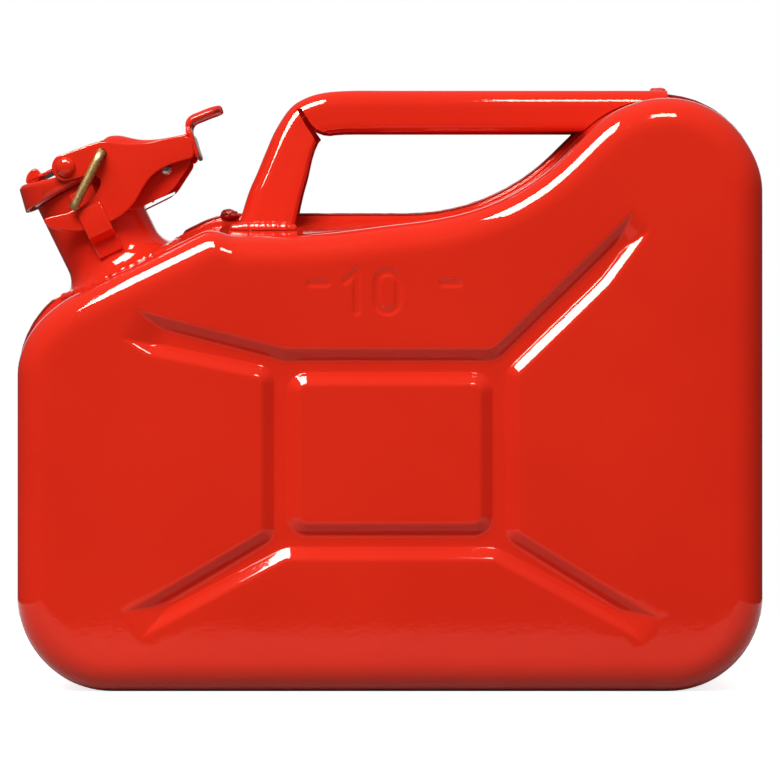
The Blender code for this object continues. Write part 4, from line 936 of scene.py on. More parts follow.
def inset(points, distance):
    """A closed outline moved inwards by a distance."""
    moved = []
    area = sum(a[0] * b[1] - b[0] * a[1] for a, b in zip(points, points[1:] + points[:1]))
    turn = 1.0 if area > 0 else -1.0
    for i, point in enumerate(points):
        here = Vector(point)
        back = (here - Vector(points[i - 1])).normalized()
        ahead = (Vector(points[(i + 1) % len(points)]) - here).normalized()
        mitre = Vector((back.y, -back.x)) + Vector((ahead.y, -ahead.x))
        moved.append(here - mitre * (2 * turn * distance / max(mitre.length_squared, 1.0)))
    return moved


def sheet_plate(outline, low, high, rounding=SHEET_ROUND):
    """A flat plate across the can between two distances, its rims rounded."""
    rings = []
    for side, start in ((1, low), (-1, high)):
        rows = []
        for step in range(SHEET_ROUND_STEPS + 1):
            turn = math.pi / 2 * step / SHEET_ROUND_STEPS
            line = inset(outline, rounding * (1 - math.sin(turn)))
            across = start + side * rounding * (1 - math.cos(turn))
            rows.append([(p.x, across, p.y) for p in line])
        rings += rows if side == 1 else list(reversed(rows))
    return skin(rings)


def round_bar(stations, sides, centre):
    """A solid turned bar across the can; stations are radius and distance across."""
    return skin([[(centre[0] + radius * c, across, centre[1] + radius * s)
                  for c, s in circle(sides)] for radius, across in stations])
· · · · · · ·
(WRITTEN INSTRUCTION) From the first line of the data above to the line holding "return moved", reproduce each line exactly; emit no other lines.

(ANSWER FOR THE TASK)
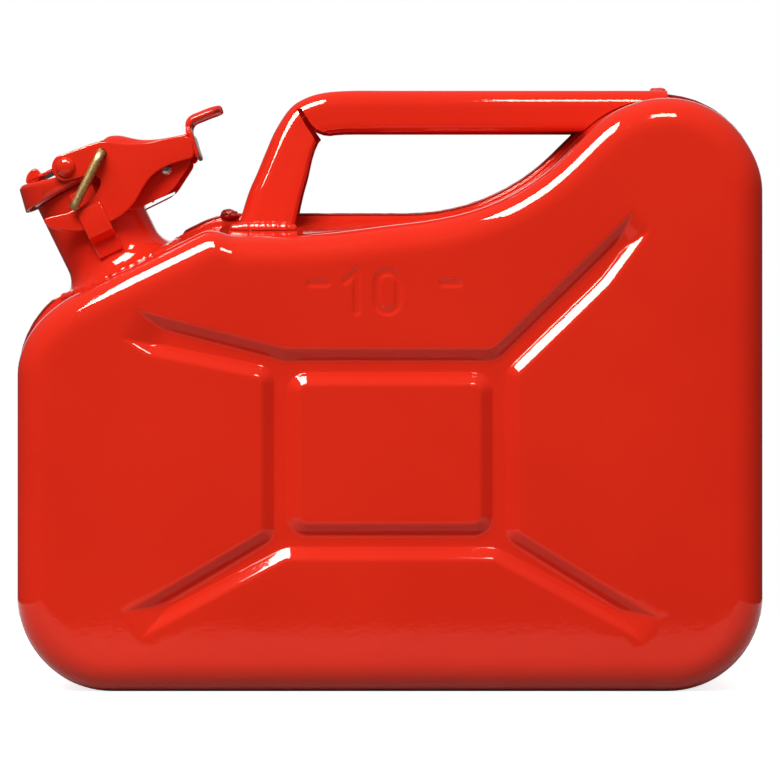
The Blender code for this object continues. Write part 4, from line 936 of scene.py on. More parts follow.
def inset(points, distance):
    """A closed outline moved inwards by a distance."""
    moved = []
    area = sum(a[0] * b[1] - b[0] * a[1] for a, b in zip(points, points[1:] + points[:1]))
    turn = 1.0 if area > 0 else -1.0
    for i, point in enumerate(points):
        here = Vector(point)
        back = (here - Vector(points[i - 1])).normalized()
        ahead = (Vector(points[(i + 1) % len(points)]) - here).normalized()
        mitre = Vector((back.y, -back.x)) + Vector((ahead.y, -ahead.x))
        moved.append(here - mitre * (2 * turn * distance / max(mitre.length_squared, 1.0)))
    return moved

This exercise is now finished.